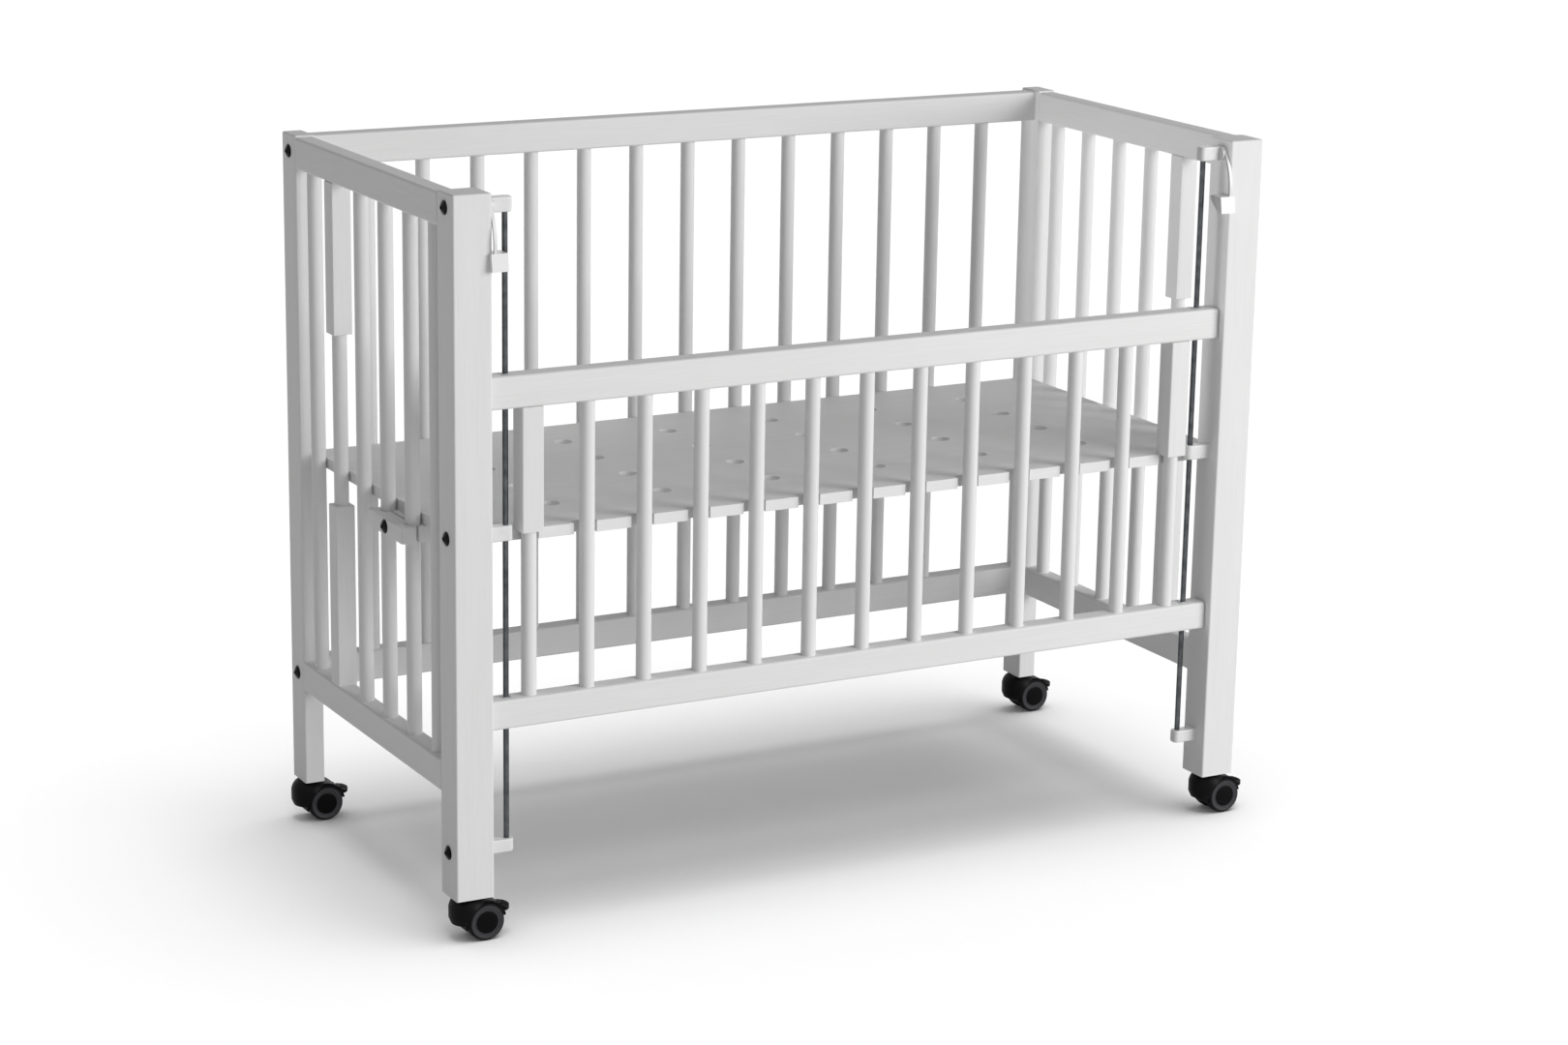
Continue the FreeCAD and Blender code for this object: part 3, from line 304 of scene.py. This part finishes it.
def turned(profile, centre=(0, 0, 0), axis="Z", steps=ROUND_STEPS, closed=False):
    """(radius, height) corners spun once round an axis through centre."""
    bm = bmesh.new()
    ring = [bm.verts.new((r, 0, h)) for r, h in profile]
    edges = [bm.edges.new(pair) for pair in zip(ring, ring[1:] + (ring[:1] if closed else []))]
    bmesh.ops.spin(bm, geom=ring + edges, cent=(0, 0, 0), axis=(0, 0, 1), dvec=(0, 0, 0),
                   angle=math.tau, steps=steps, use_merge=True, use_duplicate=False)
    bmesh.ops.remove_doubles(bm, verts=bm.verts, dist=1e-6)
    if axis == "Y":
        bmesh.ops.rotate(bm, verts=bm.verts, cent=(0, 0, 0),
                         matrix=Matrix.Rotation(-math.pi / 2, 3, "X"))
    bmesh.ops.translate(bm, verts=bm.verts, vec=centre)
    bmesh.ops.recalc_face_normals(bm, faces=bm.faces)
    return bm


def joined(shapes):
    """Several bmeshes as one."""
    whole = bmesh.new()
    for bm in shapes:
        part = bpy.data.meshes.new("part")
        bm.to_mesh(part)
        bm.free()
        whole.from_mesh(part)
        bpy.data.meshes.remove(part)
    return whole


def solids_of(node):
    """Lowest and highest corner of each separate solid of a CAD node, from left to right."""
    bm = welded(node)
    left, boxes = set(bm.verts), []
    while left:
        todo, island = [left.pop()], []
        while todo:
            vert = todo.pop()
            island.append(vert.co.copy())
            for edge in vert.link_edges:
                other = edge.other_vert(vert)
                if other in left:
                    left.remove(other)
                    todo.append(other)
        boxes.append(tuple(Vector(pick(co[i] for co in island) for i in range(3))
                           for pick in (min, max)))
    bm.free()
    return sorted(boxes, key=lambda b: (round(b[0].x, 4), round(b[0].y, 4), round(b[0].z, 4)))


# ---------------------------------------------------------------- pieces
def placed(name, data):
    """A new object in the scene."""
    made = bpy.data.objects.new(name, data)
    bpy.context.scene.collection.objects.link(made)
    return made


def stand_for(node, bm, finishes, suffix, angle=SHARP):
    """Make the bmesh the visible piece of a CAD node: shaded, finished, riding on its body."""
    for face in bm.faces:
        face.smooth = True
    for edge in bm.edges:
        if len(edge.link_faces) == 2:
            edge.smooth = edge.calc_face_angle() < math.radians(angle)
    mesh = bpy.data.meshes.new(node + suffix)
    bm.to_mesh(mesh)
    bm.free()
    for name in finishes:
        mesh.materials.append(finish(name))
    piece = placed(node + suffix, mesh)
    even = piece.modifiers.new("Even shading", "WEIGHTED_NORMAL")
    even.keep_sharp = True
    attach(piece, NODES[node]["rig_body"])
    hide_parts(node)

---

▸ GOAL: Write out exactly the lines from the start of the material through the line with "return whole". No other output is expected.

▸ THE ANSWER:
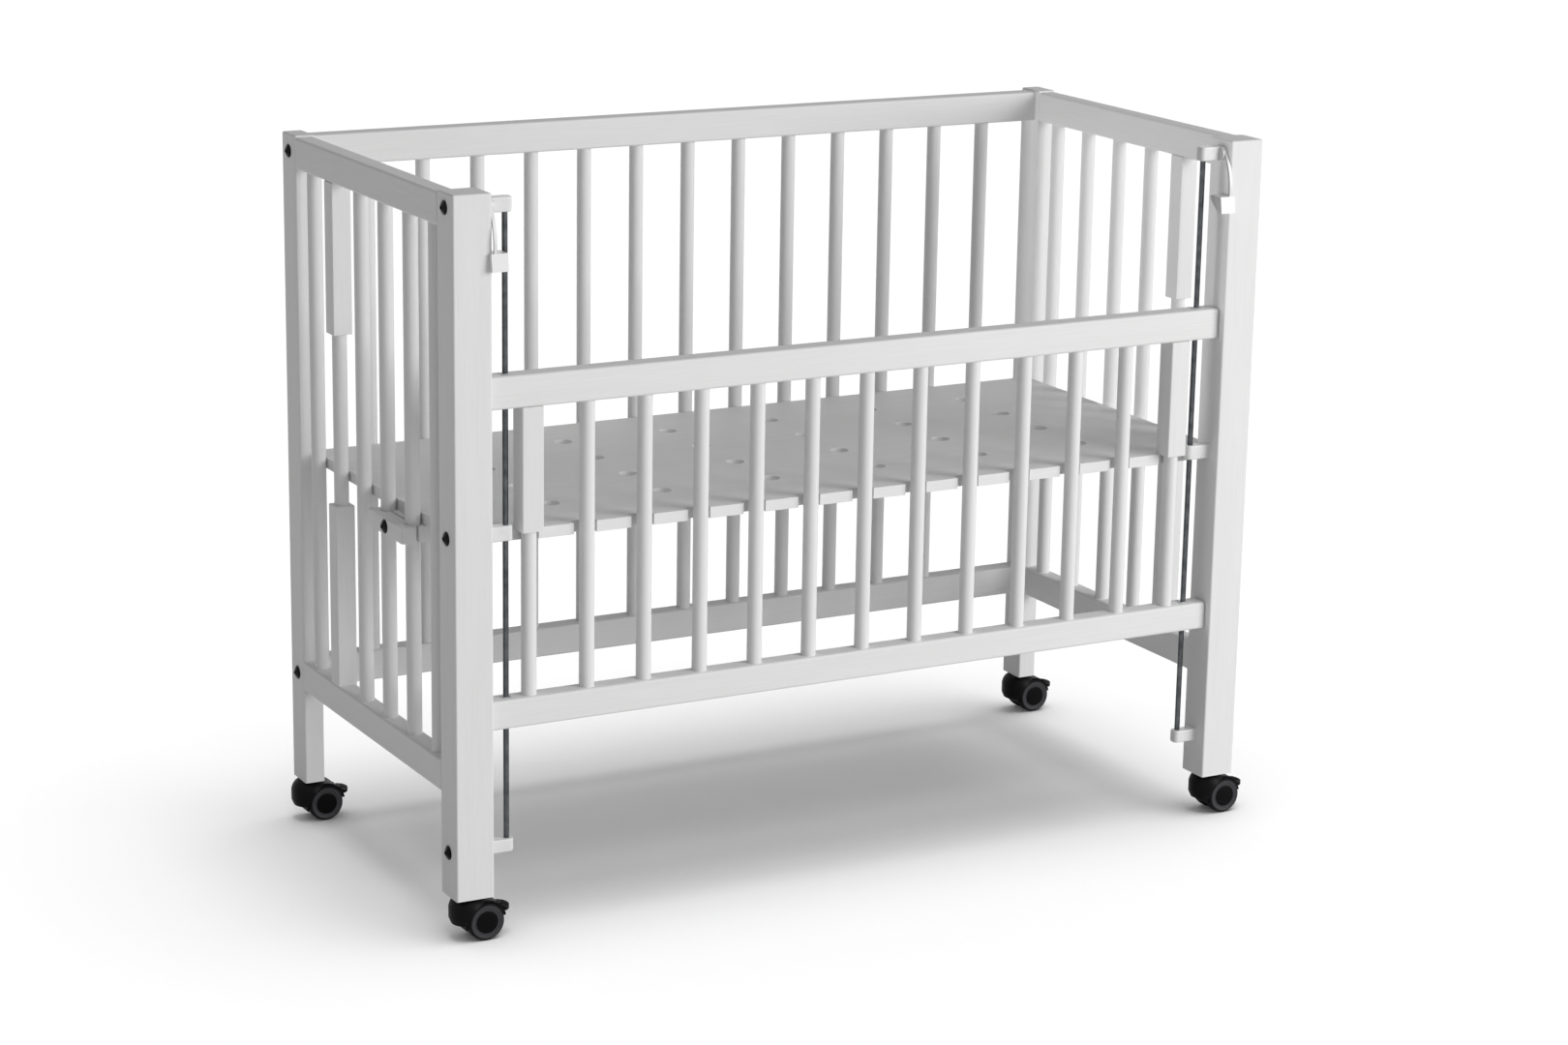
Continue the FreeCAD and Blender code for this object: part 3, from line 304 of scene.py. This part finishes it.
def turned(profile, centre=(0, 0, 0), axis="Z", steps=ROUND_STEPS, closed=False):
    """(radius, height) corners spun once round an axis through centre."""
    bm = bmesh.new()
    ring = [bm.verts.new((r, 0, h)) for r, h in profile]
    edges = [bm.edges.new(pair) for pair in zip(ring, ring[1:] + (ring[:1] if closed else []))]
    bmesh.ops.spin(bm, geom=ring + edges, cent=(0, 0, 0), axis=(0, 0, 1), dvec=(0, 0, 0),
                   angle=math.tau, steps=steps, use_merge=True, use_duplicate=False)
    bmesh.ops.remove_doubles(bm, verts=bm.verts, dist=1e-6)
    if axis == "Y":
        bmesh.ops.rotate(bm, verts=bm.verts, cent=(0, 0, 0),
                         matrix=Matrix.Rotation(-math.pi / 2, 3, "X"))
    bmesh.ops.translate(bm, verts=bm.verts, vec=centre)
    bmesh.ops.recalc_face_normals(bm, faces=bm.faces)
    return bm


def joined(shapes):
    """Several bmeshes as one."""
    whole = bmesh.new()
    for bm in shapes:
        part = bpy.data.meshes.new("part")
        bm.to_mesh(part)
        bm.free()
        whole.from_mesh(part)
        bpy.data.meshes.remove(part)
    return whole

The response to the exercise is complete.